• [Directions] Repeat the material exactly, leaving nothing out.

• [Supplied data]

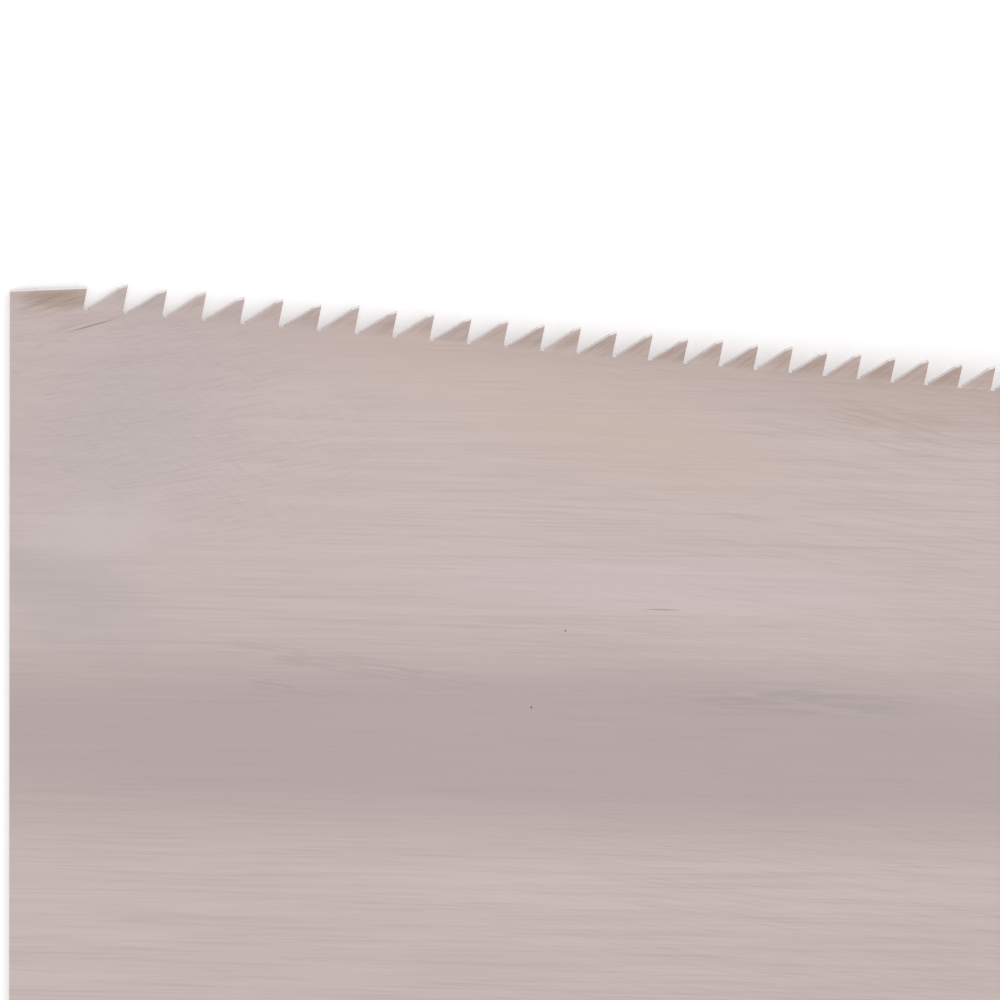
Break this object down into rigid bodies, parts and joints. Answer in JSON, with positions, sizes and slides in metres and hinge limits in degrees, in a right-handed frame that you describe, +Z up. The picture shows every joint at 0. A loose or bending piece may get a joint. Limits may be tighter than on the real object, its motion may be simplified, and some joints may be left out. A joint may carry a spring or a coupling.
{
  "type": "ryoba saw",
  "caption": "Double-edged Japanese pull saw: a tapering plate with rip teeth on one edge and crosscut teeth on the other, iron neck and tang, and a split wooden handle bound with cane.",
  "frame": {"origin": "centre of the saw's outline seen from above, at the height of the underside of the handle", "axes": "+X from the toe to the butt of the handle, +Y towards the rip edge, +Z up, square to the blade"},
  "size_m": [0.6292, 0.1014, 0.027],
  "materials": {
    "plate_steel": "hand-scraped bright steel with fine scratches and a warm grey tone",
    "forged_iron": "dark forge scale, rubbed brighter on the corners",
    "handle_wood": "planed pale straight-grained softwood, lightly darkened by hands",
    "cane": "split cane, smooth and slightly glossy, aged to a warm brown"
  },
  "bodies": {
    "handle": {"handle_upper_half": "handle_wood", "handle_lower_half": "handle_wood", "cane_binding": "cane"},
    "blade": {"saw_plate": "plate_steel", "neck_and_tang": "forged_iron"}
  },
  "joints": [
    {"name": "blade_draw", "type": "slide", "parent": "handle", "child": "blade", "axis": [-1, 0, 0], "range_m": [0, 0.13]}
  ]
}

• [Finished task]
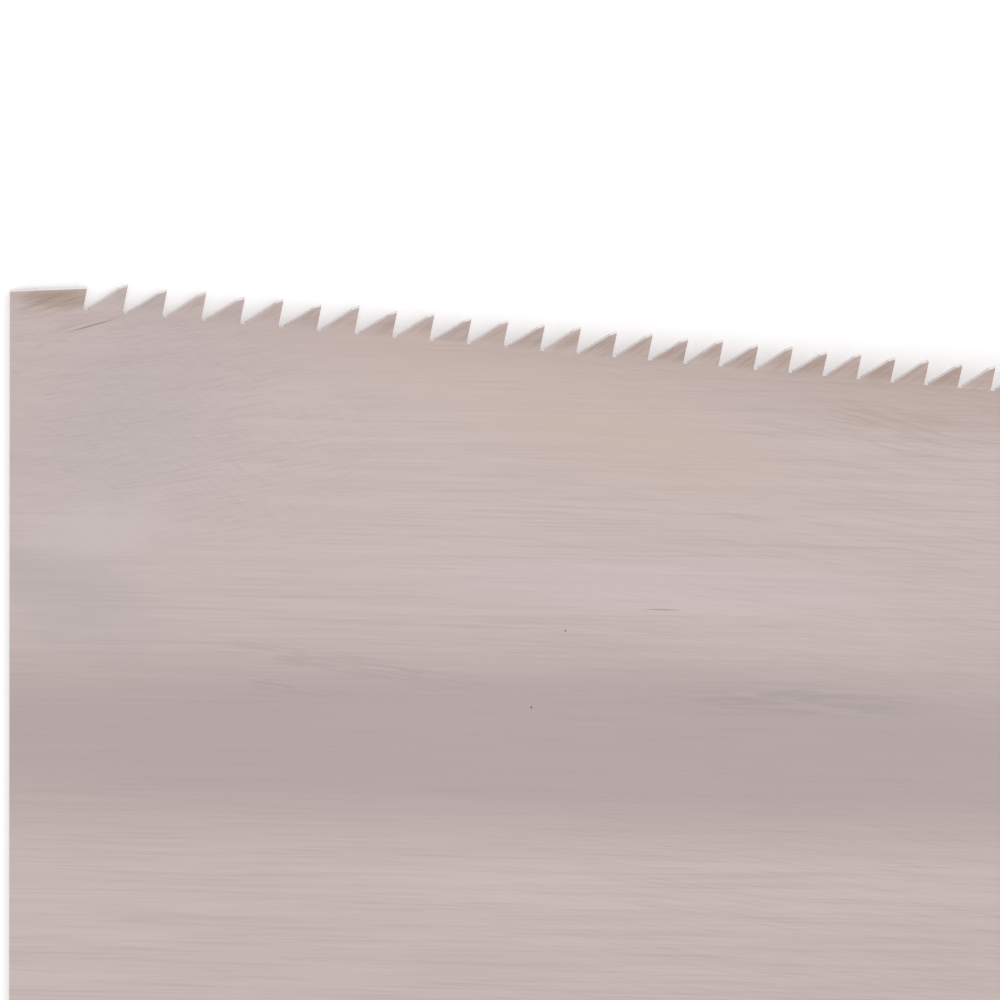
Break this object down into rigid bodies, parts and joints. Answer in JSON, with positions, sizes and slides in metres and hinge limits in degrees, in a right-handed frame that you describe, +Z up. The picture shows every joint at 0. A loose or bending piece may get a joint. Limits may be tighter than on the real object, its motion may be simplified, and some joints may be left out. A joint may carry a spring or a coupling.
{
  "type": "ryoba saw",
  "caption": "Double-edged Japanese pull saw: a tapering plate with rip teeth on one edge and crosscut teeth on the other, iron neck and tang, and a split wooden handle bound with cane.",
  "frame": {"origin": "centre of the saw's outline seen from above, at the height of the underside of the handle", "axes": "+X from the toe to the butt of the handle, +Y towards the rip edge, +Z up, square to the blade"},
  "size_m": [0.6292, 0.1014, 0.027],
  "materials": {
    "plate_steel": "hand-scraped bright steel with fine scratches and a warm grey tone",
    "forged_iron": "dark forge scale, rubbed brighter on the corners",
    "handle_wood": "planed pale straight-grained softwood, lightly darkened by hands",
    "cane": "split cane, smooth and slightly glossy, aged to a warm brown"
  },
  "bodies": {
    "handle": {"handle_upper_half": "handle_wood", "handle_lower_half": "handle_wood", "cane_binding": "cane"},
    "blade": {"saw_plate": "plate_steel", "neck_and_tang": "forged_iron"}
  },
  "joints": [
    {"name": "blade_draw", "type": "slide", "parent": "handle", "child": "blade", "axis": [-1, 0, 0], "range_m": [0, 0.13]}
  ]
}